The Central Bank of Sri Lanka (CBSL) and the Treasury must take good care about the stability of the domestic currency than they do now. This is very important to ensure the economic growth and also very important to the average consumer of the country. Why the stability of the rupee is important to the common man? For an example the rapid depreciation of rupee means that you pay increasing prices for your gasoline when the fuel prices in the global market are falling, period.
ECD says that “during the past few years, Sri Lanka’s macroeconomic fundamentals have improved …” On the contrary, what we saw was a massive depreciation of the rupee in the second quarter of 2012. In January of 2012, the price of one U.S. dollars was roughly Rs. 110; but in the second quarter the selling price of U.S. dollar peaked to Rs. 135. This situation shocked the entire business community and the government. If the macroeconomic fundamentals have improved during past few years as observed by ECD, how such a massive plunge in the rupee could have had happened just 12 months ago.
I have nothing to offer as an advice to this useless rhetoric of the governmental institutions/ departments which are responsible in executing monetary and fiscal policies rather than quoting Minister DEW Gunasekera. He opined “the SLFP-led alliance could become a victim of its own propaganda unless tough corrective measures were taken instead of boasting of unprecedented growth in the post-war era. The country is in peril due to economic mismanagement rather than international conspiracy.” (The Island, May 11, 2013).

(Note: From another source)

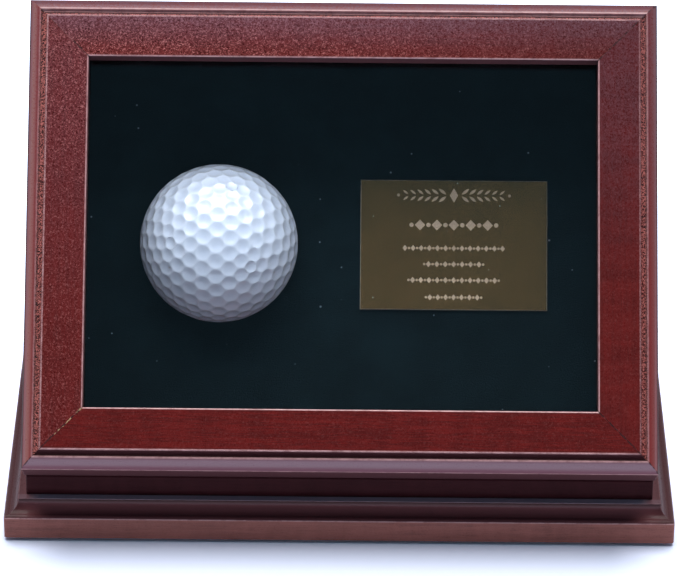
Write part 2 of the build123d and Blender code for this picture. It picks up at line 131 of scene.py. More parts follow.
def an_angle(name, description, degrees):
    return FloatProperty(
        name=name, description=description, default=math.radians(degrees), subtype="ANGLE"
    )


class CaseStudioSettings(bpy.types.PropertyGroup):
    """Camera, floor and lamps"""

    focal_length: FloatProperty(
        name="Focal length", description="Long lens of the product camera",
        default=242.85, min=1, unit="CAMERA",
    )
    distance: a_length("Distance", "Camera to the point it looks at", 1.2215)
    look_at: FloatVectorProperty(
        name="Look at", description="Point in the middle of the view",
        default=(-0.00047, -0.0148, 0.05517), subtype="TRANSLATION", unit="LENGTH", precision=5,
    )
    elevation: an_angle("Elevation", "Camera's height above the horizon", 30.342)
    turn: an_angle("Turn", "Camera's turn about the vertical", -0.139)
    roll: an_angle("Roll", "Camera's tilt to one side", 0.588)
    softbox_power: an_amount("Softbox power", "Lamp above the case", 31.0, unit="POWER")
    softbox_colour: a_colour("Softbox colour", "Nearly neutral white", (1.0, 0.96, 0.93))
    softbox_width: a_length("Softbox width", "Left to right", 1.6)
    softbox_depth: a_length("Softbox depth", "Front to back", 1.2)
    softbox_height: a_length("Softbox height", "Above the floor", 1.3)
    softbox_back: a_length("Softbox set back", "Behind the case's middle", 0.25)
    front_power: an_amount("Front lamp power", "Weak lamp beside the camera", 0.6, unit="POWER")
    fill_colour: a_colour(
        "Fill colour", "Cool light from the sides and behind", (0.42, 0.45, 0.55)
    )
    front_colour: a_colour("Dark side", "Dim room behind the camera", (0.045, 0.090, 0.125))
    back_colour: a_colour("Bright side", "Paper backdrop behind the case", (0.55, 0.58, 0.66))
    left_glow: an_amount("Left side", "The room's left in the lacquer", 1.85)
    right_glow: an_amount("Right side", "The room's right in the lacquer", 0.55)
    floor_colour: a_colour("Floor bounce", "Light that the paper gives back", (0.72, 0.78, 0.88))
    floor_tint: a_colour("Floor tint", "Colour of the paper", (0.73, 0.81, 1.0))
    floor_shown: an_amount("Floor brightness", "How bright the paper shows", 1.31)
    floor_shine: an_amount("Floor in reflections", "The paper in the lacquer", 2.2)


class CaseWoodSettings(bpy.types.PropertyGroup):
    """Stained and lacquered wood"""

    stain: a_colour("Lid stain", "Lit wood of the lid", (0.155, 0.0095, 0.0075))
    band: a_colour("Lid edge stain", "Rounded outer band of the lid", (0.20, 0.023, 0.023))
    body_stain: a_colour("Body stain", "Lit wood of the case", (0.115, 0.012, 0.012))
    base_stain: a_colour("Base stain", "Lit wood of the base", (0.40, 0.135, 0.115))
    # Darker stain on the base's moulding, dark enough to paint in the shade that the lid's
    # overhang casts on its front.
    mould_stain: a_colour("Moulding stain", "Rounded edge of the base", (0.15, 0.048, 0.054))
    # Painted light: a light bluish colour that brightens the base's flat step in front of the
    # case, fading out towards both ends.
    ledge: a_colour("Ledge painted light", "Flat step around the case", (0.46, 0.40, 0.50))
    # Dark stain that also paints the shade under the lid's overhang on the neck, and on the lid's
    # walls.
    neck_stain: a_colour("Neck stain", "Front below the lid", (0.055, 0.013, 0.017))
    # Also the colour of the painted highlights along the lid's moulding.
    worn: a_colour("Worn edge and highlight", "Rubbed lacquer, and painted highlights along the lid's edges", (0.56, 0.31, 0.32))
    chatter: a_colour("Chatter", "Cutter marks in the groove", (0.60, 0.19, 0.17))
    # Painted sheen: a purple-grey colour laid on the lacquer towards the top of the rails, and as
    # a painted reflection on the bottom rail's rounded band.
    haze: a_colour("Haze", "Sheen painted on the lacquer", (0.19, 0.10, 0.14))
    # Painted glints: light specks that stand in for the lacquer catching the light.
    fleck: a_colour("Fleck", "Light glints painted on the lacquer", (0.56, 0.21, 0.20))
    joint: a_colour("Joint", "Glue line of a mitre", (0.012, 0.003, 0.004))
    rail_ease: a_length("Rail easing", "Rounding of the lid's sharp edges", 0.00009)
    body_ease: a_length("Body easing", "Rounding of the case's sharp edges", 0.0003)
    wear_reach: a_length("Wear reach", "How far wear spreads from an edge", 0.0005)
    pale_inside: a_colour("Bare wood", "Strips inside the case", (0.50, 0.34, 0.19))
    fibreboard: a_colour("Fibreboard", "Board under the felt", (0.30, 0.19, 0.10))


class CaseBallSettings(bpy.types.PropertyGroup):
    """Golf ball"""

    long_steps: IntProperty(
        name="Long steps", description="Dimple net's steps along one row", default=5, min=1,
    )
    short_steps: IntProperty(
        name="Short steps", description="Dimple net's steps along the next row", default=2,
        min=0,
    )
    dimple_share: an_amount(
        "Dimple width", "Dimple's radius as a share of the spacing", 0.475, max=1, subtype="FACTOR"
    )
    dimple_depth: a_length("Dimple depth", "Deepest point below the cover", 0.0004)
    cover: a_colour("Cover", "Paint on the ball", (0.61, 0.73, 0.94))
    # Painted shade: the paint darkens a little in the dimples.
    dimple_shade: a_colour("Dimple shade", "Darker paint in the dimples", (0.57, 0.69, 0.91))
    dust: a_colour("Dust", "Specks on the paint", (0.40, 0.40, 0.45))
    spin: an_angle("Spin", "Turn of the dimples about the ball's front", 26.0)


class CasePlateSettings(bpy.types.PropertyGroup):
    """Engraved plate"""

    brass: a_colour("Brass", "Polished face", (0.36, 0.225, 0.093))
    tarnish: a_colour("Tarnish", "Dulled face", (0.29, 0.185, 0.078))
    engraving: a_colour("Engraving", "Frosted bottom of the cuts", (0.56, 0.46, 0.36))
    rim: a_colour("Rim", "Rough cut edge around the face", (0.30, 0.29, 0.25))
    depth: a_length("Engraving depth", "Face to the bottom of a cut", 0.0001)
    chamfer: a_length("Edge chamfer", "Bevel around the face", 0.0002)


class CaseFeltSettings(bpy.types.PropertyGroup):
    """Felt behind the ball and under the case"""

    felt: a_colour("Felt", "Backing felt", (0.0045, 0.0115, 0.0155))
    lint: a_colour("Lint", "Dust caught in the nap", (0.20, 0.24, 0.28))
    foot: a_colour("Foot felt", "Pads under the case", (0.020, 0.021, 0.023))
    roll: a_length("Rolled edge", "Radius where the felt turns into the hole", 0.0007)
    loft: a_length("Loft", "Unevenness of the nap", 0.00008)
    fit: a_length("Fit", "Gap between the felt's hole and the ball", 0.00015)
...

The rupee crisis that took place in the middle of the last year destroyed the expectations of achieving higher growth rate over 8% GDP. In order to contain the currency depreciation, amongst other measures it was required to reduce credit growth (issue of loans) drastically. As a result finally the achieved GDP figure was 6.3%; this even looks great but in compared to the forecasts issued by the CBSL, it was a significant failure.
So, forget about the improved macroeconomic fundamentals during past few years, yet it seemed that some improvement had taken place during the past few months. This appears so not due to any improvement in the macroeconomic fundamentals but due to the continuing containment of private sector credit growth that effected during the last year’s rupee crisis. But there is a negative effect when you contain the credit growth; that is you are going to miss the GDP growth target this year too.
This may be the reason for the recent reduction of interest rates by CBSL and for the reduction of what is known as Statutory Reserve Ratio. Both measures will encourage lending or in other words will help to increase private sector credit growth. The effect of the reduction of Statutory Reserve Ratio by 2% is significant at this point of time. It has been reported that this action will increase the money that remain in commercial banks by around 35 to 40 billion rupees. In the event banks can create new credit, roughly amounting to ten times of this amount under the banking practice of Fractional Reserve Banking which is the core banking practice in Sri Lanka too.
Within weeks after the reduction of Statutory Reserve Ratio, financial dealers now think that already about Rs. 35 billion is in excess liquidity in the financial market. Excess rupee liquidity creates more demand for dollars and if enough dollars are not in circulation the rupee should keep on depreciating. If the market is already in excess rupee liquidity then imagine what would happen if the banks create additional 350 to 400 billion rupees by granting loans. In months to come there will be an increasing demand for dollars which has the potential to create another rupee crisis for this year too. This is the second reason for my conclusion that significant depreciation of rupee cannot be stopped; if the government could not borrow in dollars directly or indirectly. The real mismanagement of the economy started when the government presented its budget for 2013 from which the government drastically and willfully proposed to reduce foreign borrowing to a level that is not practically feasible.
I do not wish to advise the government to borrow in dollars but that is the only option when the entrepreneurs’ sentiment is not so great so as to increase the inflow of non-credit based dollars through exports, foreign direct investments and tourism etc. One exporter recently opined that he wished to keep his extra funds outside the country. He knows that the interest payment is fairly higher in Sri Lankan banks for dollar savings. Then why he prefers to keep extra dollar funds outside Sri Lanka? May be entrepreneurs have succumbed to an unexplainable uncertainty perhaps after the CBSL unlawfully revealed the bank account details of former Chief Justice and perhaps after the alleged kidnapping and killing of Muslim businessman Shyam for money orchestrated by a senior law enforcement officer. The general feeling of the business community is that anybody could be framed if the authorities wanted to do so. Perhaps they take precautions in keeping dollars outside the country.
Accordingly the government has not only set the necessary policies such as proposing to reduce foreign borrowing by the budget, relaxing exchange control regulations and reducing the Statutory Reserve Ratio etc., but also has created the unpleasant sentiment among business community for another rupee crisis. That would happen when the demand for credit increases; perhaps within a few months.